An overview of the requirements and procedures for voluntary dissolution in Luxembourg.

In Luxembourg, insolvency regulation is governed by the following provisions:

  • the Luxembourg Commercial Code (Code de Commerce) with articles 437 to 592 introduced by the law dated 2 July 1870 on bankruptcy procedure (faillite) (liquidation);
  • the Law dated 10 August 1915, as amended, on commercial companies (the Company Act) which deals with voluntary liquidation also referred to as ‘corporate procedures’ and compulsory liquidation proceedings (involuntary liquidation), to which the provisions of bankruptcy are normally applied;
  • the Luxembourg Civil Code;
  • the Law dated 14 April 1886, as amended, on composition in order to avoid bankruptcy (concordat préventif de la faillite); and
  • the Grand-Ducal Decree dated 24 May 1935 completing the regulation with respect to the reprieve from payment (sursis de paiement), the composition in order to avoid bankruptcy and the controlled management (gestion contrôlée), the second main proceedings used in Luxembourg and hereinafter called ‘reorganisation’; however, this procedure is quite uncommon.

The literal legal meaning of “voluntary liquidation” refers to “corporate liquidation”.
Specific procedures are prescribed by the Luxembourg Company Law applicable to public limited liability companies, partnerships limited by shares, private limited liability companies or cooperative limited liability companies when a company goes into voluntary liquidation.

The board of directors must justify the proposed liquidation in a special report to the shareholders and attach a statement of assets and liabilities drawn up as at a date not more than three months previously. This statement is ordinarily prepared on a liquidation rather than a going concern basis; if not, this should be justified by the board.
 

Procedures for a full liquidation

 

Firstly, a shareholders’ meeting must be held, usually under the conditions sufficient to change the company’s articles and often in the presence of notary. During the meeting the decision to put the company into liquidation is made and a liquidator is appointed. The minutes must be published in the Luxembourg Mémorial.
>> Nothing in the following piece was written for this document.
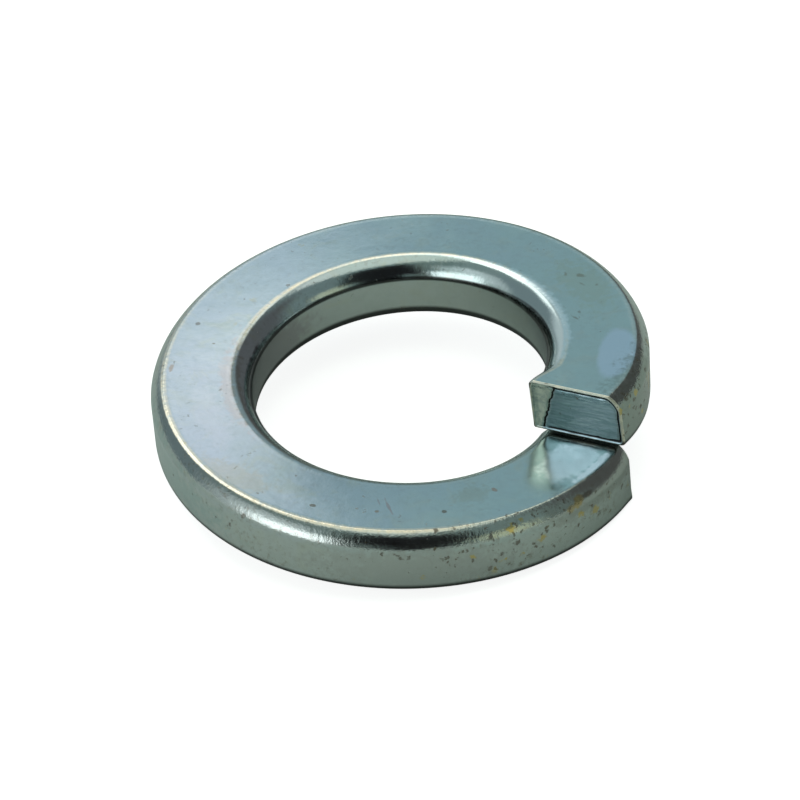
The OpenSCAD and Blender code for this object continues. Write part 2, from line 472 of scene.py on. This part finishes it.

The company now only exists for the purposes of realising its assets and paying its creditors, although it is the liquidator who is charged with these tasks. When the liquidator believes that the realisation process has been more or less completed, he must call a second general meeting at which he presents the accounts of the liquidation and at which a commissaire to the liquidation is appointed to verify these accounts.

When the commissaire is ready to make his report, a third and final meeting is called to be held before a notary. At the meeting the report of the commissaire is heard, the accounts of the liquidation are approved, and the liquidation is closed.